Stated exercise —
Find all lines in the listing that include the word "data", then copy them.

Start of Supplied information

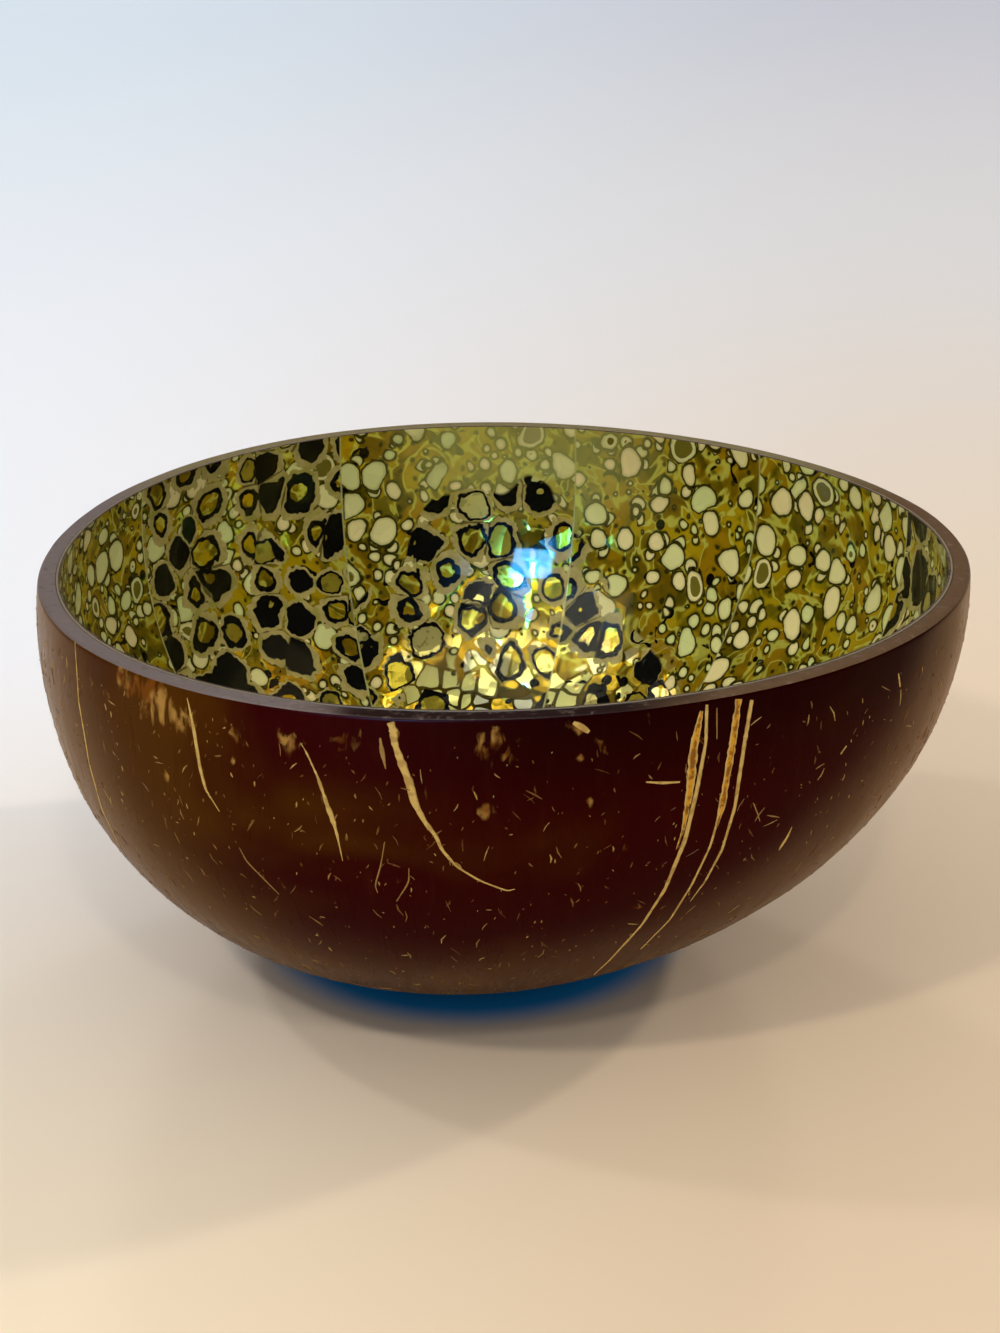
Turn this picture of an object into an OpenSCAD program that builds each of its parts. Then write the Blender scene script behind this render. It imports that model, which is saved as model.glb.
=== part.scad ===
/* [Nut] */
// Diameter of the nut at its girth, its widest ring, in mm
girth_d = 141; // [110:0.2:170]
// Depth of the nut from its girth down to its blunt pole
nut_depth = 57.9; // [45:0.1:75]
// Fullness of the nut's side, 2 is an ellipse and more is squarer
side_fullness = 2.11; // [1.9:0.01:2.6]
// Lean of the nut's own axis from upright, in degrees
nut_lean = 10.6; // [0:0.1:15]
// How far the three ridges of the nut stand above its mean girth
ridge_rise = 1.25; // [0:0.05:2.5]
// Direction of the first ridge, in degrees round the bowl
ridge_turn = -12.5; // [-60:0.5:60]

/* [Cuts] */
// Height of the bowl from its base to its rim
bowl_h = 63.8; // [50:0.1:75]
// Depth of nut sanded away to make the base flat
base_cut = 0.9; // [0.6:0.1:1.6]

/* [Walls] */
// Thickness of the shell at the rim
shell_wall = 2.5; // [2:0.1:4]
// Thickness of the shell at the bottom, before the base is sanded
shell_base_wall = 3.6; // [3:0.1:6]
// Thickness of the filler and glue under the lining
bond_t = 0.25; // [0.2:0.05:0.6]
// Thickness of the lining panels
panel_t = 0.3; // [0.2:0.05:0.8]
// Thickness of the clear lacquer over the lining
coat_t = 0.35; // [0.2:0.05:0.8]

/* [Lining] */
// Radius of the round piece at the middle of the lining
centre_r = 24; // [16:0.5:32]

/* [Hidden] */

// Directions of the butt seams between the panels, in degrees round the bowl, anticlockwise from the right
seam_turns = [13, 43, 72, 107.5, 148, 184, 220, 256, 292, 330];
// Steps round the nut, and rings from above the rim down to the pole
turn_steps = 48;
ring_steps = 20;
// Where the first ring lies above the girth, as a share of the way to the nut's upper pole
top_ring_share = 0.6;
// How far the cutting blocks reach past the bowl, as a share of its girth
overrun_share = 0.25;
// Smooth enough for a true round edge
round_fn = 96;

// Radius and depth of the surface that lies deep mm inside the nut at its girth, base_deep at its pole
function girth_r(deep) = girth_d / 2 - deep;
function pole_h(base_deep) = nut_depth - base_deep;
// Height of the nut's middle above its lowest point, when it leans
function support_h() =
    let(power = side_fullness / (side_fullness - 1))
    pow(pow(girth_d / 2 * sin(nut_lean), power) + pow(nut_depth * cos(nut_lean), power), 1 / power);
// Place of that lowest point, across the nut's axis and along it
function lowest_across() =
    girth_d / 2 * pow(girth_d / 2 * sin(nut_lean) / support_h(), 1 / (side_fullness - 1));
function lowest_along() =
    nut_depth * pow(nut_depth * cos(nut_lean) / support_h(), 1 / (side_fullness - 1));
// Middle of the girth, so that the lowest point comes over the origin and the base cut lies at z = 0
nut_x = lowest_across() * cos(nut_lean) - lowest_along() * sin(nut_lean);
nut_z = support_h() - base_cut;
cut_size = girth_d * (1 + 2 * overrun_share);

// Point of the nut's side at an angle below the girth and a turn round its axis
function side_r(angle, radius) = radius * pow(abs(cos(angle)), 2 / side_fullness);
function side_h(angle, depth) = -sign(angle) * depth * pow(abs(sin(angle)), 2 / side_fullness);
function ridge_scale(turn, angle) =
    1 + ridge_rise / (girth_d / 2) * cos(3 * (turn - ridge_turn)) * sqrt(abs(cos(angle)));
function nut_point(turn, angle, radius, depth) =
    let(r = side_r(angle, radius) * ridge_scale(turn, angle))
    [r * cos(turn), r * sin(turn), side_h(angle, depth)];
function ring_angle(k) = -90 * top_ring_share + 90 * (1 + top_ring_share) * k / ring_steps;

// The nut as one closed body, from above the rim to its pole, drawn in by the two depths
module nut(deep, base_deep) {
    points = concat(
        [[0, 0, side_h(ring_angle(0), pole_h(base_deep))]],
        [for (k = [0:ring_steps - 1]) for (t = [0:turn_steps - 1])
            nut_point(360 * t / turn_steps, ring_angle(k), girth_r(deep), pole_h(base_deep))],
        [[0, 0, -pole_h(base_deep)]]
    );
    last = len(points) - 1;
    function at(k, t) = 1 + k * turn_steps + t % turn_steps;
    faces = concat(
        [for (t = [0:turn_steps - 1]) [0, at(0, t + 1), at(0, t)]],
        [for (k = [0:ring_steps - 2]) for (t = [0:turn_steps - 1])
            [at(k, t), at(k, t + 1), at(k + 1, t)]],
        [for (k = [0:ring_steps - 2]) for (t = [0:turn_steps - 1])
            [at(k, t + 1), at(k + 1, t + 1), at(k + 1, t)]],
        [for (t = [0:turn_steps - 1]) [at(ring_steps - 1, t), at(ring_steps - 1, t + 1), last]]
    );
    translate([nut_x, 0, nut_z]) rotate([0, -nut_lean, 0]) polyhedron(points, faces, convexity = 4);
}

// Everything above the rim, and everything below the base
module above_rim() {
    translate([-cut_size / 2, -cut_size / 2, bowl_h]) cube(cut_size);
}
module below_base() {
    translate([-cut_size / 2, -cut_size / 2, -cut_size]) cube(cut_size);
}

// One layer of the bowl between two depths, cut level at the rim
module layer(outer, outer_base, inner, inner_base) {
    difference() {
        nut(outer, outer_base);
        nut(inner, inner_base);
        above_rim();
    }
}

// Depths of the faces between the layers, counted from the outside of the nut
bond_deep = shell_wall;
panel_deep = bond_deep + bond_t;
coat_deep = panel_deep + panel_t;
inside_deep = coat_deep + coat_t;
// The same at the pole, where the shell is thicker
base_extra = shell_base_wall - shell_wall;

module coconut_shell() {
    color([0.27, 0.12, 0.07])
    difference() {
        layer(0, 0, bond_deep, bond_deep + base_extra);
        below_base();
    }
}

module bond_coat() {
    color([0.66, 0.58, 0.45])
    layer(bond_deep, bond_deep + base_extra, panel_deep, panel_deep + base_extra);
}

// The whole lining, before it is cut into its pieces
module lining() {
    layer(panel_deep, panel_deep + base_extra, coat_deep, coat_deep + base_extra);
}

module centre_block() {
    cylinder(h = bowl_h, r = centre_r, $fn = round_fn);
}

// Block between two seams, from the middle of the base outwards
module seam_block(from, to) {
    linear_extrude(bowl_h)
    polygon([
        [0, 0],
        [cut_size * cos(from), cut_size * sin(from)],
        [cut_size * cos(to), cut_size * sin(to)]
    ]);
}

module inlay_panel(number) {
    from = seam_turns[number - 1];
    to = number < len(seam_turns) ? seam_turns[number] : seam_turns[0] + 360;
    color([0.50 + 0.02 * (number % 3), 0.47, 0.18 + 0.05 * (number % 2)])
    difference() {
        intersection() {
            lining();
            seam_block(from, to);
        }
        centre_block();
    }
}

module inlay_centre() {
    color([0.62, 0.58, 0.36])
    intersection() {
        lining();
        centre_block();
    }
}

module clear_coat() {
    color([0.85, 0.86, 0.80])
    layer(coat_deep, coat_deep + base_extra, inside_deep, inside_deep + base_extra);
}

coconut_shell();
bond_coat();
inlay_panel(1);  // inlay_panel_01
inlay_panel(2);  // inlay_panel_02
inlay_panel(3);  // inlay_panel_03
inlay_panel(4);  // inlay_panel_04
inlay_panel(5);  // inlay_panel_05
inlay_panel(6);  // inlay_panel_06
inlay_panel(7);  // inlay_panel_07
inlay_panel(8);  // inlay_panel_08
inlay_panel(9);  // inlay_panel_09
inlay_panel(10);  // inlay_panel_10
inlay_centre();
clear_coat();
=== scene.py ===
# %% [markdown]
# # A coconut shell bowl with a patterned lining
# Half a coconut is cut level, sanded and polished. Inside, a filler evens out the rough wall, tapering
# panels of patterned sheet lie on it side by side, one round piece covers their points at the bottom, and
# a clear lacquer closes it all. Each of them is a piece of its own here, as it is on the bench.

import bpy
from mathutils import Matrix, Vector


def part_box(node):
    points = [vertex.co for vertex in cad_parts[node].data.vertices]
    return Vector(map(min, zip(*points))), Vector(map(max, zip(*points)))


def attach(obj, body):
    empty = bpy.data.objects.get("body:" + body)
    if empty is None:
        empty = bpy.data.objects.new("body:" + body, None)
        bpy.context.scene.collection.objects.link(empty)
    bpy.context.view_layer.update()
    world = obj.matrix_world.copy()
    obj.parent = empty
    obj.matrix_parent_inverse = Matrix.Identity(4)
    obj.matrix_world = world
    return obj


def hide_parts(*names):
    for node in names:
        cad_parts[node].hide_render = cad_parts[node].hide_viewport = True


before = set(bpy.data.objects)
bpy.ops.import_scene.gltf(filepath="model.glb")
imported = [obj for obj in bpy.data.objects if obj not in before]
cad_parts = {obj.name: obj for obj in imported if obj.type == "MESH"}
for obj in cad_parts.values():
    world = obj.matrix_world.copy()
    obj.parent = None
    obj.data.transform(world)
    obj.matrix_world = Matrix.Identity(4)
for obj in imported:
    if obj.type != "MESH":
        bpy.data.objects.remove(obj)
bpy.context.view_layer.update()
print("the frame has", len(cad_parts), "CAD nodes")

# %% [markdown]
# ## Tools and first measures
# bmesh builds the meshes, and numpy works out thousands of places at once. The height of the bowl and the
# names of its lining panels are taken from the frame, so they can't drift away from the CAD part.

# %% The tools that the cells share
import math
import random

import bmesh
import bpy
import numpy as np
from mathutils import Matrix, Vector, noise

MM = 0.001
BOWL_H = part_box("coconut_shell")[1].z
PANEL_NODES = sorted(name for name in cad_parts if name.startswith("inlay_panel_"))
print("bowl", round(BOWL_H / MM, 1), "mm high,", len(PANEL_NODES), "lining panels")

# %% [markdown]
# ## The nut's own shape
# A nut is no ball: it leans in its husk, and three soft ridges run from pole to pole. Sculpting could give
# that, but all the layers of this bowl have to fit in one another, so one formula gives every surface. It
# tells how far a point lies outside the nut, and a layer is the same formula drawn in by its depth.

# %% The formula of the nut
GIRTH_R = 70.5 * MM
NUT_DEPTH = 57.9 * MM
SIDE_FULLNESS = 2.11
NUT_LEAN = math.radians(10.6)
RIDGE_RISE = 1.25 * MM
RIDGE_TURN = math.radians(-12.5)
RIDGES = 3
BASE_CUT = 0.9 * MM
SHELL_WALL = 2.5 * MM
BASE_EXTRA = 1.1 * MM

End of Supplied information

Answer —
    points = [vertex.co for vertex in cad_parts[node].data.vertices]
    empty = bpy.data.objects.get("body:" + body)
        empty = bpy.data.objects.new("body:" + body, None)
before = set(bpy.data.objects)
imported = [obj for obj in bpy.data.objects if obj not in before]
    obj.data.transform(world)
        bpy.data.objects.remove(obj)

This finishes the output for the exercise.